The “jury is out” in the Conrad Murray case.  They will likely return a verdict by the end of today or Monday. 

In a criminal case, the burden is on the prosecution to prove guilt “beyond a reasonable doubt.”  We wrote on this subject previously.  In June, we explained how the Casey Anthony case was a perfect example of the prosecution failing to meet its burden due to a lack of evidence.  In the Casey Anthony case, she was charged with FIRST DEGREE murder.  Conrad Murray on the other hand is charged with INVOLUNTARY manslaughter.  These two charges are very different, and the evidence required is thus very different.

It is easy to confuse the evidence required with the burden of proof.  To prove its case against Conrad Murray, the prosecution must show that Dr. Murray caused Michael Jackson’s death by committing a crime that posed a high risk of death or great bodily injury because of the way in which it was committed, or that Dr. Murray committed a lawful act, but acted with criminal negligence.  The prosecution must point to specific acts which meet those requirements, and must prove that beyond a reasonable doubt.

In Casey Anthony’s case, the prosecution had to show intent to kill, not just criminal negligence.

So, did the prosecution here prove its case?  Did Dr. Murray act with criminal negligence?

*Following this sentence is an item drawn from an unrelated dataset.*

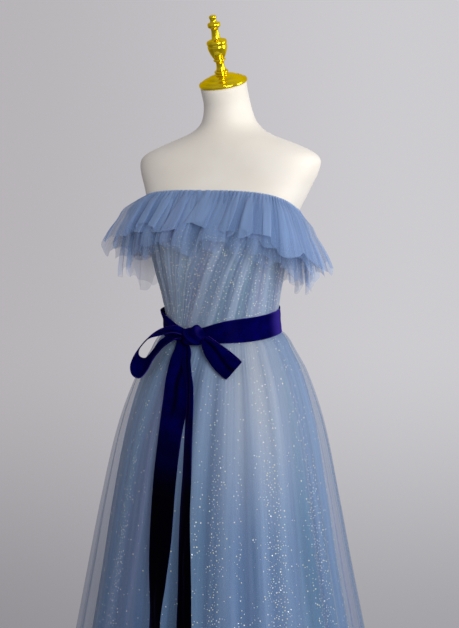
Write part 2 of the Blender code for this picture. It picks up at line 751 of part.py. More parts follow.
def make_loop(maker, name, stations, level_across):
    """A ribbon bent into a loop, from the direction of its width where no edge drops."""
    middles = [knot_middle() + Vector((s.side, -s.forward, s.rise)) for s in stations]
    outside, inside = [], []
    for i, (middle, station) in enumerate(zip(middles, stations)):
        across = Quaternion((1.0, 0.0, 0.0), math.radians(station.drop)) @ level_across
        along = middles[min(i + 1, len(middles) - 1)] - middles[max(i - 1, 0)]
        face = along.cross(across).normalized() * RIBBON_WALL / 2
        half = across * station.width / 2
        outside.append([middle + face - half, middle + face + half])
        inside.append([middle - face - half, middle - face + half])
    maker.wall(name, outside, inside, VELVET_NAVY, "velvet")


def skirt_front(x, height):
    """How far forward the crests of the overlay's folds reach beside the centre front."""
    rows = [(SASH_BOTTOM_Z, wrapped(0.0, SASH_BOTTOM_Z, sash_seat() + SASH_WALL).y)]
    for section in SKIRT_SECTIONS:
        reach = section.fold + SKIRT_WALL
        curve = math.sqrt(1 - (x / (section.half_width + reach)) ** 2)
        rows.append((section.height, section.middle - (section.half_depth + reach) * curve))
    for (upper, upper_y), (lower, lower_y) in zip(rows, rows[1:]):
        if height >= lower:
            return between(lower_y, upper_y, min(1.0, (height - lower) / (upper - lower)))
    return rows[-1][1]


def tail_row(station):
    """The back of a tail at one station, clear of the skirt and, higher up, below the knot."""
    turn = math.radians(station.turn)
    across = Vector((math.cos(turn), -math.sin(turn)))
    steps = [across * (station.width * i / (TAIL_COLUMNS - 1)) for i in range(TAIL_COLUMNS)]
    seat = min(skirt_front(station.edge + step.x, station.height) - step.y for step in steps)
    knot = knot_middle()
    share = (station.height - SKIRT_SECTIONS[0].height) / (knot.z - SKIRT_SECTIONS[0].height)
    seat = between(seat - TAIL_CLEARANCE, knot.y, min(max(share, 0.0), 1.0))
    return [Vector((station.edge + step.x, seat + step.y, station.height)) for step in steps]


def make_tail(maker, name, stations):
    top, foot = stations[0].height, stations[-1].height
    heights = {station.height for station in stations}
    heights.update(section.height for section in SKIRT_SECTIONS if foot < section.height < top)
    outside, inside = [], []
    for height in sorted(heights, reverse=True):
        station = blend(stations, height)
        turn = math.radians(station.turn)
        face = Vector((-math.sin(turn), -math.cos(turn), 0.0)) * RIBBON_WALL
        inside.append(tail_row(station))
        outside.append([point + face for point in inside[-1]])
    for row in (outside[-1], inside[-1]):
        for i, point in enumerate(row):
            point.z -= TAIL_END_SLANT * i / (TAIL_COLUMNS - 1)
    maker.wall(name, outside, inside, VELVET_NAVY, "velvet")


def make_bow(maker):
    make_knot(maker)
    make_loop(maker, "bow_loop_left", LEFT_LOOP, LEFT_LOOP_ACROSS)
    make_loop(maker, "bow_loop_right", RIGHT_LOOP, RIGHT_LOOP_ACROSS)
    make_tail(maker, "bow_tail_left", LEFT_TAIL)
    make_tail(maker, "bow_tail_right", RIGHT_TAIL)


def main():
    for leftover in list(bpy.data.objects):
        bpy.data.objects.remove(leftover)
    maker = Maker(parts_collection("tulle_gown_on_dress_form"))
    make_stand(maker)
    make_dress_form(maker)
    make_cap_and_finial(maker)
    make_bodice(maker)
    make_zip(maker)
    make_ruffle(maker)
    make_skirt(maker)
    make_sash(maker)
    make_bow(maker)


main()
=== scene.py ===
"""Looks of a strapless tulle a-line gown on a limbless dress form.

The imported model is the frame, and every piece here lies where its solid lies. An angle runs round
the axis of the stand: 0 is the centre front (-Y), 90 degrees the gown's left side seam (+X) and
180 degrees the centre back. Heights are metres above the floor.
"""

import logging
import math
from dataclasses import dataclass
from enum import Enum
from typing import Callable, Sequence

import bmesh
import bpy
import numpy as np
from mathutils import Matrix, Vector


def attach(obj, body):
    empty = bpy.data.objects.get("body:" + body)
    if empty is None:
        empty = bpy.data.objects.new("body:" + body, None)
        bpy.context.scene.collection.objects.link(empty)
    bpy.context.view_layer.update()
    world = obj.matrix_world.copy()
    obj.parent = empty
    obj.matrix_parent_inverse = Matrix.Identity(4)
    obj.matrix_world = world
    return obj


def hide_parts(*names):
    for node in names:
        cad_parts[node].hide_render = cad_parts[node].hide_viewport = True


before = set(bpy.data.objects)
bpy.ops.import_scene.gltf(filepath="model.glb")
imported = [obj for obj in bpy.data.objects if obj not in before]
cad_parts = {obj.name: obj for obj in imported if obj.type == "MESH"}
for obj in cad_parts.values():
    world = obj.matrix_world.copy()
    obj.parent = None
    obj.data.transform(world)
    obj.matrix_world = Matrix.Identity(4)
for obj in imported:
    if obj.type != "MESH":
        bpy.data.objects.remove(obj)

MM = 0.001
NET_PITCH = 1.7 * MM
Piece = bpy.types.Object
Material = bpy.types.Material
Colour = tuple[float, float, float]
Corner = tuple[float, float]
Array = np.ndarray
Numbers = Array | float
Entry = "Value | float"
Pair = tuple[Array, Array]
Rows = Sequence[Sequence[float]]
log = logging.getLogger("gown")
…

Most of the prosecution’s closing involved emotions, and not facts demonstrating criminal negligence.  In fact, the prosecution even said that they do not need to point to facts since the Defendant’s version would still mean that he “should be held responsible.”  The prosecution needed to point to actual criminal negligence on the part of the defense, and explain why those acts rise to the level of criminal negligence.  He had those facts, but only glossed over those points in favor of the emotional arguments and the actions Dr. Murray allegedly took out of concern for himself.

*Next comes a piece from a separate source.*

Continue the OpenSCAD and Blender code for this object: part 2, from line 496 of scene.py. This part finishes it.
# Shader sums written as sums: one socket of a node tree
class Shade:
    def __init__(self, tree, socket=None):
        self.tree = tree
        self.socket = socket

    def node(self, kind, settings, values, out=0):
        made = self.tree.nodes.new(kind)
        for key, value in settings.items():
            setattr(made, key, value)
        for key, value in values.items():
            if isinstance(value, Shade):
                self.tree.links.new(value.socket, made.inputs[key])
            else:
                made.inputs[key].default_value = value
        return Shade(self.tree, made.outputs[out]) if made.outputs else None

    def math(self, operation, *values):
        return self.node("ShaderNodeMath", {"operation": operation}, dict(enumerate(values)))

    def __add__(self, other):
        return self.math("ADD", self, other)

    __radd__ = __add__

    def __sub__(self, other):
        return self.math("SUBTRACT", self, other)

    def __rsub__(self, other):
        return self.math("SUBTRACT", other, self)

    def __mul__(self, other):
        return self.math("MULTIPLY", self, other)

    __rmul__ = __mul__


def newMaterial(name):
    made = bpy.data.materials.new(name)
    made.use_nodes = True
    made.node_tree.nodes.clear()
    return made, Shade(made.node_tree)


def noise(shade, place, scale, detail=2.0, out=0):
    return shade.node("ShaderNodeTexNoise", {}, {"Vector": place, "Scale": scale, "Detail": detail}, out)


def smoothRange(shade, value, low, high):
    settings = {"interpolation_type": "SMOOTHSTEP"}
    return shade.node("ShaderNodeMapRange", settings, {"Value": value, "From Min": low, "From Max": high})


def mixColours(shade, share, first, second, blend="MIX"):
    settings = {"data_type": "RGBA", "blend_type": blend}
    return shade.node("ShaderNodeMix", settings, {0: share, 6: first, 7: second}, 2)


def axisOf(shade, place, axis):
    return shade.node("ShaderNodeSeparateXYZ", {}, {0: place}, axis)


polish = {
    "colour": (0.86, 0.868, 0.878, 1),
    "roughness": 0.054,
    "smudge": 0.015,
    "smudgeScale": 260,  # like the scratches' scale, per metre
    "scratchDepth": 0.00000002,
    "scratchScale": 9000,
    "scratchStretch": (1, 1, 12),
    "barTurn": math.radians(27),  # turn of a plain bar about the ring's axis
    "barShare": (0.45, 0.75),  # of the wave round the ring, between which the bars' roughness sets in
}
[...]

Here are facts that the prosecution argued which could give rise to criminal negligence (keep in mind, I have only read the closing argument and not all of the testimony during the trial):

  1. Dr. Murray knew that Michael Jackson liked to administer his own Propofol and should never have left Michael Jackson in a room full of drugs since it was foreseeable that Michael Jackson might give himself drugs that would kill him.
  2. Propofol should never be given in a bedroom.

In order for the prosecution to win, the prosecution either had to focus on those two points and point to the evidence proving one of those, which they didn’t, or has to hope that the emotional argument persuades the jury.  We will soon see.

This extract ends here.